The required output consists solely of the lines from the one containing "disc = plain_disc()" down to the one containing "THICKNESS = HIGH.z - LOW.z", both included, each quoted exactly.

━━━━━ Raw data

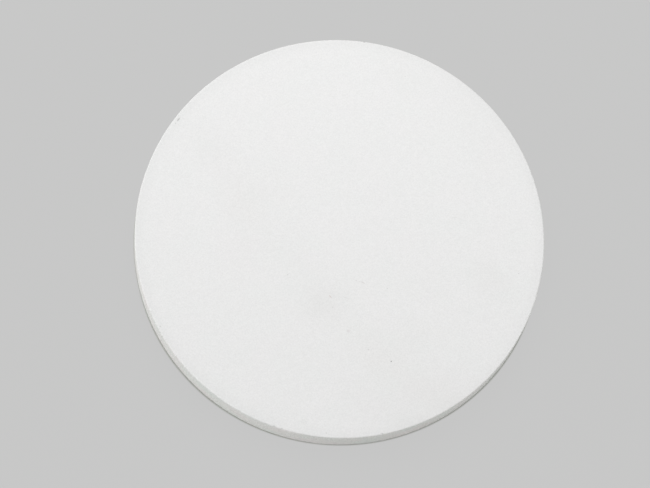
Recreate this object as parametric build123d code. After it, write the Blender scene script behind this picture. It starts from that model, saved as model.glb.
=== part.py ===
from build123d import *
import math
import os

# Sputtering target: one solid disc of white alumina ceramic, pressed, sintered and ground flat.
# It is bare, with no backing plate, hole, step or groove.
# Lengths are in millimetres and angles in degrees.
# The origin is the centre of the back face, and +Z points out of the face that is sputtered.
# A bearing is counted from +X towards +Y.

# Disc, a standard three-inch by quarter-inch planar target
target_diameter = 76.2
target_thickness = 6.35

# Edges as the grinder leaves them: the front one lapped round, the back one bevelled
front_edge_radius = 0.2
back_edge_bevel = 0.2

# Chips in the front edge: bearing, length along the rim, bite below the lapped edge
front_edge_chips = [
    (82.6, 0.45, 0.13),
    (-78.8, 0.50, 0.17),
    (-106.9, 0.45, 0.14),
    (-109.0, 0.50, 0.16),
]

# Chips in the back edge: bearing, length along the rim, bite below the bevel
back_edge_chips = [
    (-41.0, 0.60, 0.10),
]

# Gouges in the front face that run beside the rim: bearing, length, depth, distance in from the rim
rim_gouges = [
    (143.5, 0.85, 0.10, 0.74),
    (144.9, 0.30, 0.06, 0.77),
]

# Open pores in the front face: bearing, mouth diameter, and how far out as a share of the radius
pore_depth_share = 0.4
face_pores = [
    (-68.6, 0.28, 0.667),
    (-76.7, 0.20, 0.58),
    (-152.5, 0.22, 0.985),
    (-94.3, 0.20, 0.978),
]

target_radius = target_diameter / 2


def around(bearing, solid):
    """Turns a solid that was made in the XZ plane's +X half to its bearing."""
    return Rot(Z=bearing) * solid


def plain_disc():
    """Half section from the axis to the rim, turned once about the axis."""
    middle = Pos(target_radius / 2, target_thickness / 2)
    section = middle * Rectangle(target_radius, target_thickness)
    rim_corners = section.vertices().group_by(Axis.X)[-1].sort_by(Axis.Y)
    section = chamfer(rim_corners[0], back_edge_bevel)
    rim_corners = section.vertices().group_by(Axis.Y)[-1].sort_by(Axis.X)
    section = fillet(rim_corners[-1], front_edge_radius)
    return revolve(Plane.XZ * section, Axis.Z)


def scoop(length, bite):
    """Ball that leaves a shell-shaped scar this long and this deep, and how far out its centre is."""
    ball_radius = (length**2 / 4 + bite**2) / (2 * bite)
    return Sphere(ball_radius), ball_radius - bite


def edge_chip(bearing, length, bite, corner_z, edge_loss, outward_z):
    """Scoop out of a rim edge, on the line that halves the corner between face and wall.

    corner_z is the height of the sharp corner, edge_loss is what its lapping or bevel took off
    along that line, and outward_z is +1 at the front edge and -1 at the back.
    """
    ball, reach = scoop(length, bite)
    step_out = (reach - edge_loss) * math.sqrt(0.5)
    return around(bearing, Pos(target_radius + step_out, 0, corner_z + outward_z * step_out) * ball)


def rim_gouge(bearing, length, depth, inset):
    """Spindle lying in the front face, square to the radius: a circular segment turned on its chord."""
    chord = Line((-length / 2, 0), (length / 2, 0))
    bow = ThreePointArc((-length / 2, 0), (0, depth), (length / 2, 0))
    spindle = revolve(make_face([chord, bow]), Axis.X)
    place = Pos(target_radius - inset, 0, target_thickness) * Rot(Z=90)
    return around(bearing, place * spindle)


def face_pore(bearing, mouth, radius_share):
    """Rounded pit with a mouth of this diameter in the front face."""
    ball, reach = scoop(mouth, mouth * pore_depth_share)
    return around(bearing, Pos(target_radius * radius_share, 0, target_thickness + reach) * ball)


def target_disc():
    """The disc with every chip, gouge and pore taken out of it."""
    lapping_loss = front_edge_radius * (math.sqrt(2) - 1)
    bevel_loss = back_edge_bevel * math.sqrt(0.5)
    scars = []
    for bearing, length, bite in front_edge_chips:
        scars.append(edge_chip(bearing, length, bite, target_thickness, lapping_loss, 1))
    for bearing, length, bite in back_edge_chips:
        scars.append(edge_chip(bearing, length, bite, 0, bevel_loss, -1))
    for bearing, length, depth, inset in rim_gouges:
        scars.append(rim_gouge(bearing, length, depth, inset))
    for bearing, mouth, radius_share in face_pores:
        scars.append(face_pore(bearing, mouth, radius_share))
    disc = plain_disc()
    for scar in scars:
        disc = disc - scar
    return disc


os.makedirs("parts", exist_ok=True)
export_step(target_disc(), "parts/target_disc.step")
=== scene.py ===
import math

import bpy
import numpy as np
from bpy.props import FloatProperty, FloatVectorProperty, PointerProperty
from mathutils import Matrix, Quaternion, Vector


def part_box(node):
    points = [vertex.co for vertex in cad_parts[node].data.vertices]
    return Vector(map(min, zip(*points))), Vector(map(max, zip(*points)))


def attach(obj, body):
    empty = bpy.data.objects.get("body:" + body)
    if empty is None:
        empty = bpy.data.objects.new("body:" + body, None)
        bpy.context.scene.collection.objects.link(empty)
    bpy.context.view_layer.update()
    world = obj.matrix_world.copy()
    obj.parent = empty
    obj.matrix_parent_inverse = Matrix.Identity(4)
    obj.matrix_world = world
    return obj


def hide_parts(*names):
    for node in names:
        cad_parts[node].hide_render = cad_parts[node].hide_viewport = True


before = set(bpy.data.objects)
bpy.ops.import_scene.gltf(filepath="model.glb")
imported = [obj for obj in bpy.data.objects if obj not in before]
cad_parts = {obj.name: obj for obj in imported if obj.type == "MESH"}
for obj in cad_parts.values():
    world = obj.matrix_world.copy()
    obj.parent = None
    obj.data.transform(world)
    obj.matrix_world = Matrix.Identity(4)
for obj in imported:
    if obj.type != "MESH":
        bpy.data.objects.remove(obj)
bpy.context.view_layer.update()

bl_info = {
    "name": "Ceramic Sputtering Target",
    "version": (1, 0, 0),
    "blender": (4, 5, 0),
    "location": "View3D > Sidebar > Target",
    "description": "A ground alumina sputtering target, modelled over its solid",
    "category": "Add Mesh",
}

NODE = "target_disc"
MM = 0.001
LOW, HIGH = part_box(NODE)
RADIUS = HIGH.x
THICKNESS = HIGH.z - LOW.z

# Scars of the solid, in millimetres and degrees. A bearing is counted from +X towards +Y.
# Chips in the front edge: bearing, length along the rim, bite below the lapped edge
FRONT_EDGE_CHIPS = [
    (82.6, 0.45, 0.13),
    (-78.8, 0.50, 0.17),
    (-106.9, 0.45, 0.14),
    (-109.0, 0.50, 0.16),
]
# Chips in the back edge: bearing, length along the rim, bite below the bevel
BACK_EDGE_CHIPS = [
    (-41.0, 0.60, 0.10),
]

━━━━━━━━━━

Response to this task:
    disc = plain_disc()
    for scar in scars:
        disc = disc - scar
    return disc


os.makedirs("parts", exist_ok=True)
export_step(target_disc(), "parts/target_disc.step")
=== scene.py ===
import math

import bpy
import numpy as np
from bpy.props import FloatProperty, FloatVectorProperty, PointerProperty
from mathutils import Matrix, Quaternion, Vector


def part_box(node):
    points = [vertex.co for vertex in cad_parts[node].data.vertices]
    return Vector(map(min, zip(*points))), Vector(map(max, zip(*points)))


def attach(obj, body):
    empty = bpy.data.objects.get("body:" + body)
    if empty is None:
        empty = bpy.data.objects.new("body:" + body, None)
        bpy.context.scene.collection.objects.link(empty)
    bpy.context.view_layer.update()
    world = obj.matrix_world.copy()
    obj.parent = empty
    obj.matrix_parent_inverse = Matrix.Identity(4)
    obj.matrix_world = world
    return obj


def hide_parts(*names):
    for node in names:
        cad_parts[node].hide_render = cad_parts[node].hide_viewport = True


before = set(bpy.data.objects)
bpy.ops.import_scene.gltf(filepath="model.glb")
imported = [obj for obj in bpy.data.objects if obj not in before]
cad_parts = {obj.name: obj for obj in imported if obj.type == "MESH"}
for obj in cad_parts.values():
    world = obj.matrix_world.copy()
    obj.parent = None
    obj.data.transform(world)
    obj.matrix_world = Matrix.Identity(4)
for obj in imported:
    if obj.type != "MESH":
        bpy.data.objects.remove(obj)
bpy.context.view_layer.update()

bl_info = {
    "name": "Ceramic Sputtering Target",
    "version": (1, 0, 0),
    "blender": (4, 5, 0),
    "location": "View3D > Sidebar > Target",
    "description": "A ground alumina sputtering target, modelled over its solid",
    "category": "Add Mesh",
}

NODE = "target_disc"
MM = 0.001
LOW, HIGH = part_box(NODE)
RADIUS = HIGH.x
THICKNESS = HIGH.z - LOW.z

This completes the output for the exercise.